Blogs > Cliopatria > Week of April 11, 2011

Apr 15, 2011

Week of April 11, 2011




Rep. Paul Broun (R-GA)

Franklin Delano Roosevelt sent his advisors, his close friends, his cabinet people to go visit with Stalin in communist Russia to study what he was doing, what Stalin was doing there so that FDR could replicate it here in the United States. And he did everything he possibly could to do so.

John Feffer

It was Stalin who said that the death of one man is a tragedy while the death of a million is a statistic. Applied to the Terry Jones controversy, the attack on a single Qur'an is a tragedy while the attack on millions of Muslims is a foreign policy.

Franklin Foer

To write about the trial of Adolf Eichmann is to put its most notorious court reporter, Hannah Arendt, in the dock. In the nearly 50 years since its publication, her account of those proceedings, “Eichmann in Jerusalem,” has come to overshadow its subject. The book, it is true, commands attention. It is a breathtaking admixture of genres (history, philosophy, journalism) and contains strong, often unconventional, moral judgments (especially her contempt for the Jewish leaders who cooperated with their murderers). It aims to render grand historical conclusions but remains unintentionally and inescapably personal.
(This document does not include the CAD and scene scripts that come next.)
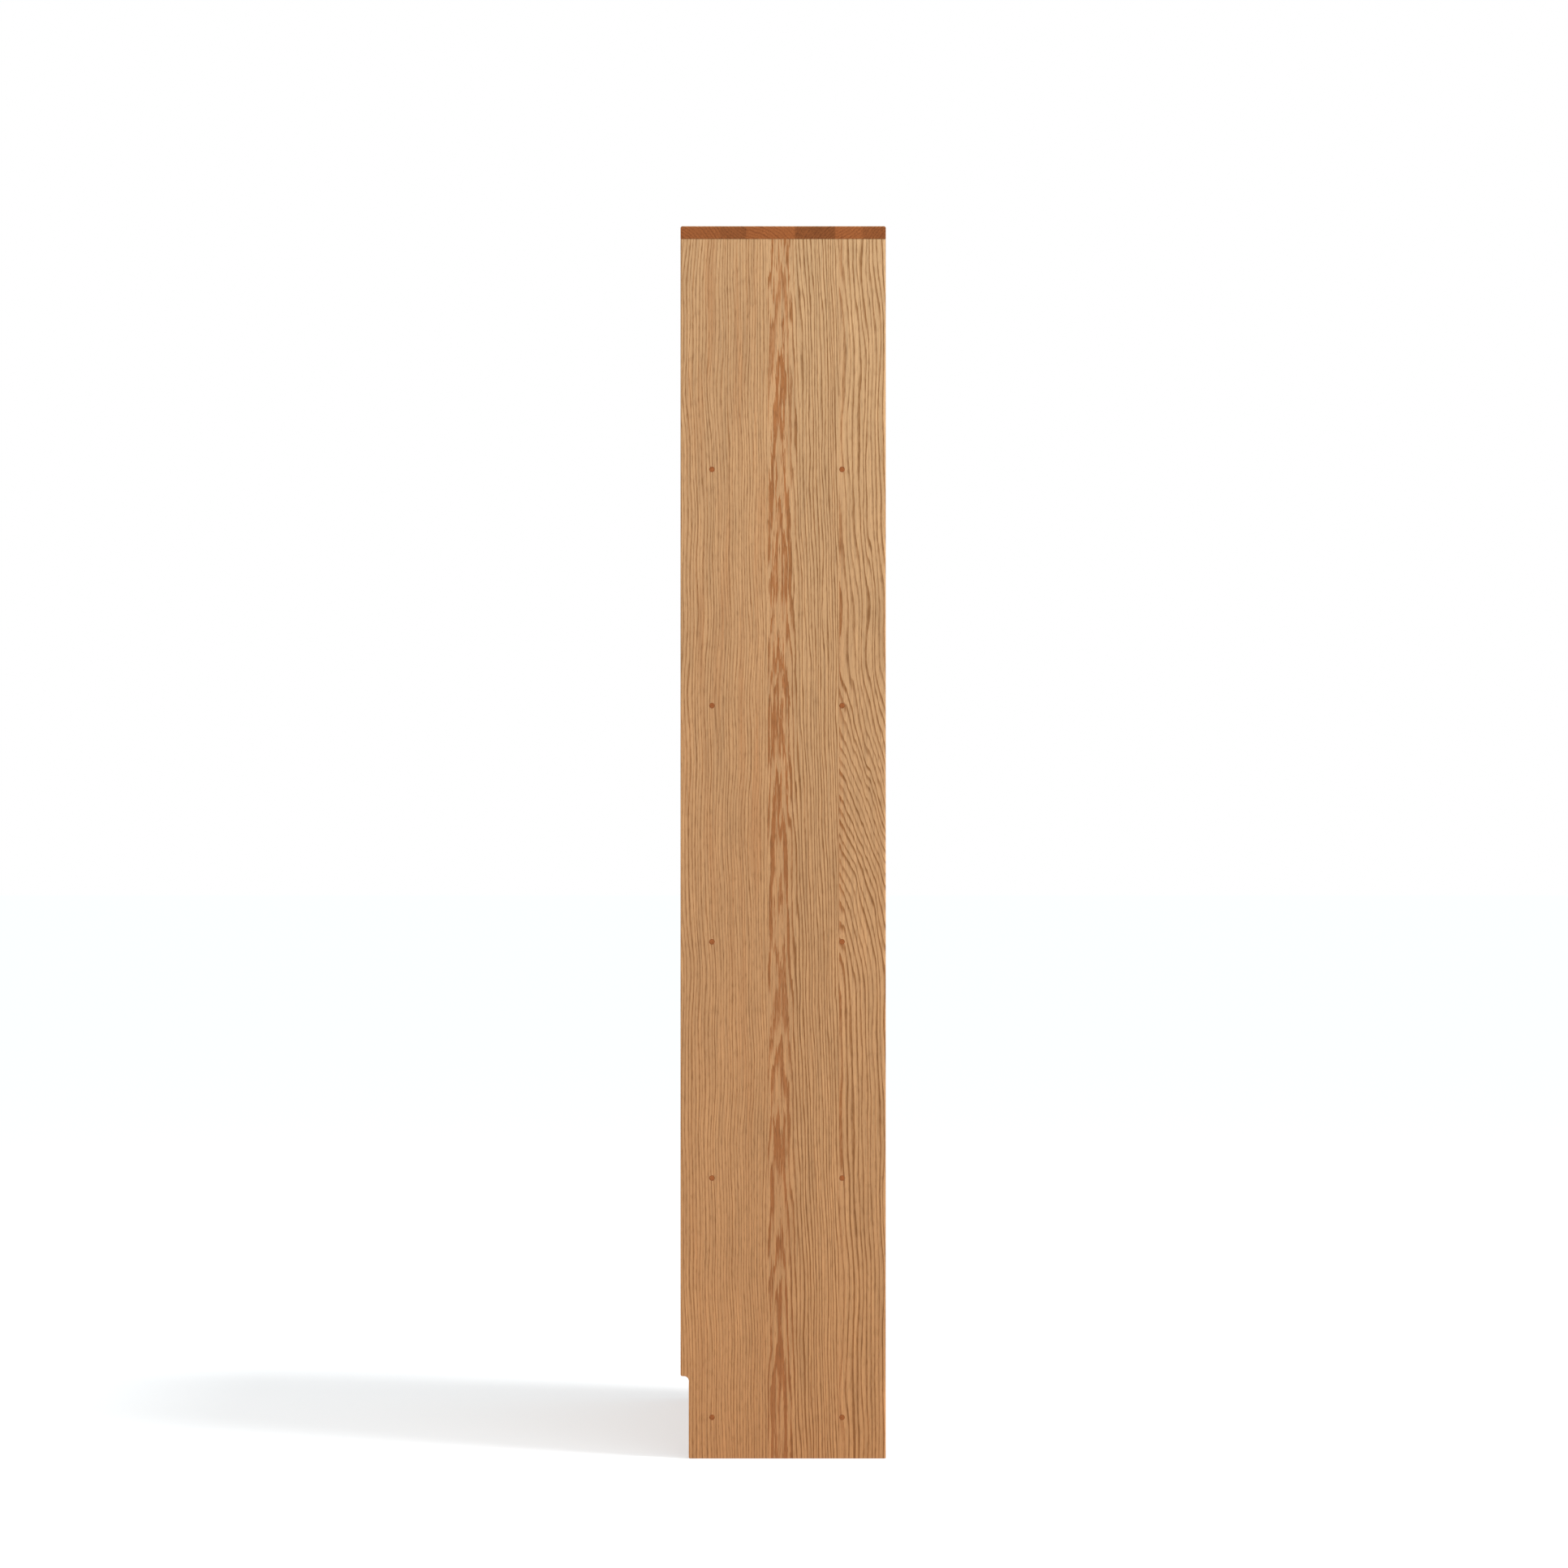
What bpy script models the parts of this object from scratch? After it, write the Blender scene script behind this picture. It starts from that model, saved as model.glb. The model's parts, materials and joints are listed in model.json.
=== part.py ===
"""Tall two-tier pantry cabinet in solid oak: a carcass with five dowelled boards, and four inset doors.

Units are metres and +Z is up. The origin is the middle of the footprint on the floor, and the doors face -Y.
"Left" and "right" are as seen from the front: left is -X.
Each object is one solid piece of the cabinet. Cutters are hidden from renders.
"""

import math

import bmesh
import bpy
from mathutils import Matrix, Vector

# Overall size
HEIGHT = 1.800
WIDTH = 0.800
DEPTH = 0.300
BOARD = 0.019  # thickness of every carcass board
GAP = 0.0003  # between two pieces that touch
OVERRUN = 0.010  # how far a cutter stands out of the face that it opens
BORE_OVERRUN = 0.005

# Carcass planes
INNER_X = WIDTH / 2 - BOARD  # inner face of the right side panel
FRONT = -DEPTH / 2
REAR = DEPTH / 2
TOP_UNDERSIDE = HEIGHT - BOARD
EDGE_ROUND = 0.003

# Fixed boards: the heights of their middles
BOTTOM_MID = 0.060
SHELF_PITCH = 0.345
TOP_SHELF_MID = 1.4445
SHELF_MIDS = [TOP_SHELF_MID - SHELF_PITCH * step for step in (3, 2, 1, 0)]
DIVIDER_MID = SHELF_MIDS[1]
SHELF_SETBACK = 0.026  # front edge of a shelf behind a door, from the carcass front

# Skirting notch at the foot of each side panel's rear edge
NOTCH_DEPTH = 0.012
NOTCH_HEIGHT = 0.120
NOTCH_FILLET = 0.007
NOTCH_LIP = 0.0025

# Back panel and its groove
BACK_THICK = 0.008
BACK_INSET = 0.018  # rear face of the back panel, from the carcass rear
GROOVE_DEPTH = 0.0065
GROOVE_WIDTH = BACK_THICK + 2 * GAP
BACK_FRONT = REAR - BACK_INSET - BACK_THICK

# Dowels that pin the fixed boards, through the side panels
DOWEL_R = 0.004
DOWEL_LENGTH = 0.056
DOWEL_FRONT_Y = FRONT + 0.064
DOWEL_REAR_Y = REAR - 0.046
DOWEL_SIDES = 16

# Tongue along the head of each side panel, in a stopped groove of the top board
TONGUE_THICK = 0.008
TONGUE_HIGH = 0.006
TONGUE_STOP = 0.022
TONGUE_ROOT = 0.010  # how far the tongue's solid reaches down into the panel

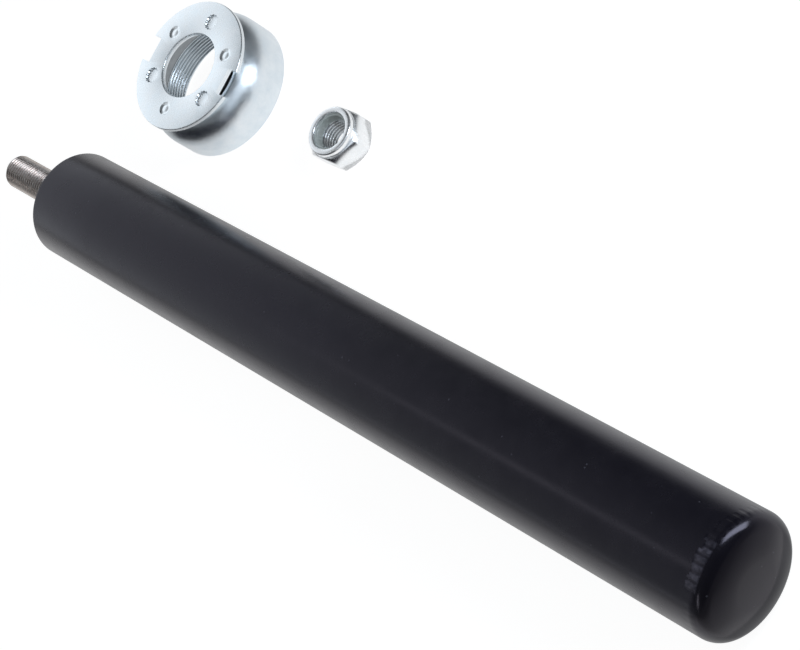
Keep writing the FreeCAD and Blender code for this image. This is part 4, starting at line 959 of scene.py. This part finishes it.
# The three springs inside, each with its node, body, plate's joint, that plate's travel and
# the end that stays: each keeps its node's shape, merged and smoothed.
springs = [
    {"piece": "checkSpring", "node": "check_spring", "body": "rod",
     "joint": "check_plate_lift", "travel": 1.06, "fixedEnd": 60.8},
    {"piece": "reboundSpring", "node": "rebound_spring", "body": "rod",
     "joint": "rebound_valve_lift", "travel": 0.8, "fixedEnd": 34.0},
    {"piece": "intakeSpring", "node": "intake_spring", "body": "cartridge",
     "joint": "intake_plate_lift", "travel": 1.06, "fixedEnd": 20.2},
]


def makeSpring(spring):
    shape = bmesh.new()
    shape.from_mesh(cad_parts[spring["node"]].data)
    bmesh.ops.remove_doubles(shape, verts=shape.verts, dist=1e-6)
    piece = finishShape(spring["piece"], shape)
    paint(piece.data, "springSteel")
    handOver(piece, Matrix.Identity(4), spring["body"], [spring["node"]])
    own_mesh(piece)


makeTube()
makeCap()
makeRod()
makeSeal()
makeCollarShell()
makeCollarPlate()
makeLockNut()
for spring in springs:
    makeSpring(spring)


# The parts inside keep their own shapes and get their finishes.
nodeFinishes = {
    "drawnSteel": ["pressure_tube"],
    "plainSteel": ["base_valve_bolt", "base_valve_nut", "intake_spring_hub", "piston_nut",
                   "check_spring_hub", "seal_disc", "rebound_spring_seat"],
    "springSteel": ["compression_disc_1", "compression_disc_2", "compression_disc_3",
                    "intake_plate", "intake_spring", "rebound_spring", "rebound_disc_1",
                    "rebound_disc_2", "check_plate", "check_spring", "stop_ring", "garter_spring"],
    "sinteredIron": ["base_valve_body", "piston", "rod_guide"],
    "bushBronze": ["guide_bush"],
    "filledPtfe": ["piston_band"],
    "nitrileRubber": ["rebound_bumper", "guide_o_ring", "oil_seal"],
    "blueZinc": ["collar_nut_plate"],
    "drawnZinc": ["collar_nut_shell"],
    "brightZinc": ["lock_nut_body"],
    "greyNylon": ["lock_nut_insert"],
    "hardChrome": ["piston_rod"],
    "stovingEnamel": ["reserve_tube"],
    "capEnamel": ["base_cap"],
}
for finish, nodes in nodeFinishes.items():
    for node in nodes:
        paint(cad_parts[node].data, finish)
print("inner parts finished")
“The Eichmann Trial,” by Deborah E. Lipstadt, can’t entirely avoid Arendt, but it does manage to keep her largely offstage until the very end. Lipstadt has done a great service by untethering the trial from Arendt’s polarizing presence, recovering the event as a gripping legal drama, as well as a hinge moment in Israel’s history and in the world’s delayed awakening to the magnitude of the Holocaust.